What this song does in a room
Rooms carrying unspoken weight often find this song gives them permission to name it. The slow tempo does not rush anyone past the reality of dry seasons, and the lyric does not offer resolution through circumstance change. It offers resolution through the act of praise itself, which is a different and harder thing. That candor is part of why this song tends to draw out genuine participation rather than performance. People who feel far from God in a liturgical context often feel the pressure to act otherwise. This song gives them a different option: the desert is nameable and God is still worthy in it. The pacing at 72 BPM gives space for that decision to be made in real time rather than swept along by momentum. The bridge, which is often the emotional center of the song, functions as a declaration over whatever personal desert is represented in the room. When a congregation lands on that bridge together, the shared act of declaration is pastoral in a way that a sermon alone cannot replicate. The room often quiets before it opens. That is the song doing exactly what it was built to do.

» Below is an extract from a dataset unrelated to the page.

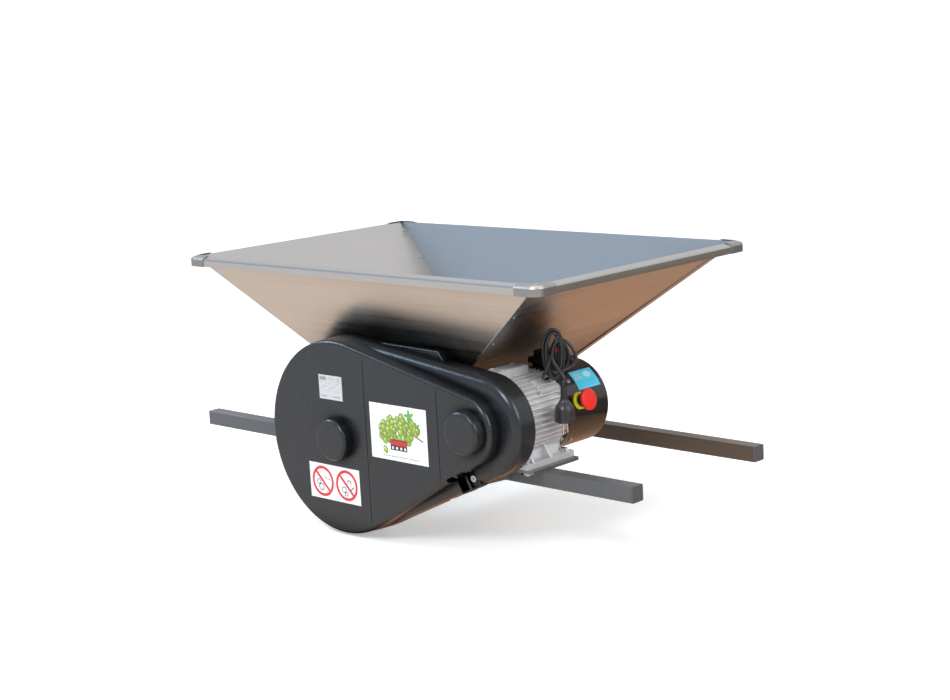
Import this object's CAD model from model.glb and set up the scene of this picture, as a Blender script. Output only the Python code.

What this song is saying about God
God is worthy of praise in the desert, not just on the mountaintop. That is the fundamental claim, and it is not sentimental. The worship that costs something carries more theological weight than worship that costs nothing, because it reveals what is actually believed about God's character rather than what is felt in a pleasant moment. The song positions God as the one who is present and worthy even when presence is not felt, which is the move that Job and Habakkuk both make. It also implies something about the nature of the desert itself: that it is not outside God's purposes but within them, that the dry season is not evidence of God's absence but potentially the ground where God's sufficiency is most clearly revealed. The congregation singing this is not performing spiritual wellness. They are making a truth claim about a God who is trustworthy across every season, including the ones that do not feel it.
Scriptural backbone
Job 13:15 carries the weight of an extreme declaration: even unto death, hope persists in God. Habakkuk 3:17-19 makes the same move from a prophetic standpoint, naming every possible material loss and then landing on "yet I will rejoice in the Lord, I will take joy in the God of my salvation." The pairing establishes that this posture is not isolated to one tradition within Scripture. It runs from the wisdom literature through the prophets. Both texts set a high bar: this is not passive resignation but active, chosen worship in the face of evidence that might argue otherwise. The song gives that scriptural posture a contemporary voice that congregations can inhabit together.
How to use it in a service
Position this song in a service that is willing to hold real tension. It pairs well with passages that address suffering, wilderness, or the faith that persists through loss. Lent is a natural season. So is any extended stretch of difficulty for a congregation, whether that is a church walking through transition, a community that has experienced loss, or a season of ministry discouragement that has not resolved. The 72 BPM tempo means it does not carry energy like a set-opener, but it can anchor a mid-set moment where the worship moves from celebration into something more personal. Consider pairing it after a faster song as the emotional center of a worship arc rather than at the beginning or end of a set. The song also works in smaller settings, midweek services, prayer gatherings, and contexts where the congregation is already in a posture of reflection.
Things to watch for as the worship leader
The slow tempo asks more of the congregation than a fast song does because there is no forward momentum to carry them. They have to actually engage with the words. That is a gift and a risk. The risk is that the room goes passive. The gift is that when the room goes active, something real happens. Lead from presence in the lyric, not management of it from a distance. Sing like the desert is a known terrain. If leading from a place of genuine experience with this material, that will be palpable. The bridge is the high-stakes moment in this song: give it room, do not rush to resolve it, and do not cut back to the verse too quickly after.
A note for the team behind you (techs, vocalists, band)
Piano is the natural foundation for this song given the tempo and emotional tone. The build across the song should feel organic rather than calculated: let each section grow naturally rather than making programmed dynamic decisions that feel mechanical. Vocalists, this is a song where blending matters more than projection. The congregation should be able to hear themselves singing, which means the team behind the lead vocal should support rather than compete. The bridge calls for full band, but "full" at 72 BPM is different from full at 124 BPM. Richness, not volume, is the goal. Techs, the low-end handling in a slow song is where mixes often go wrong. Keep it warm, not heavy.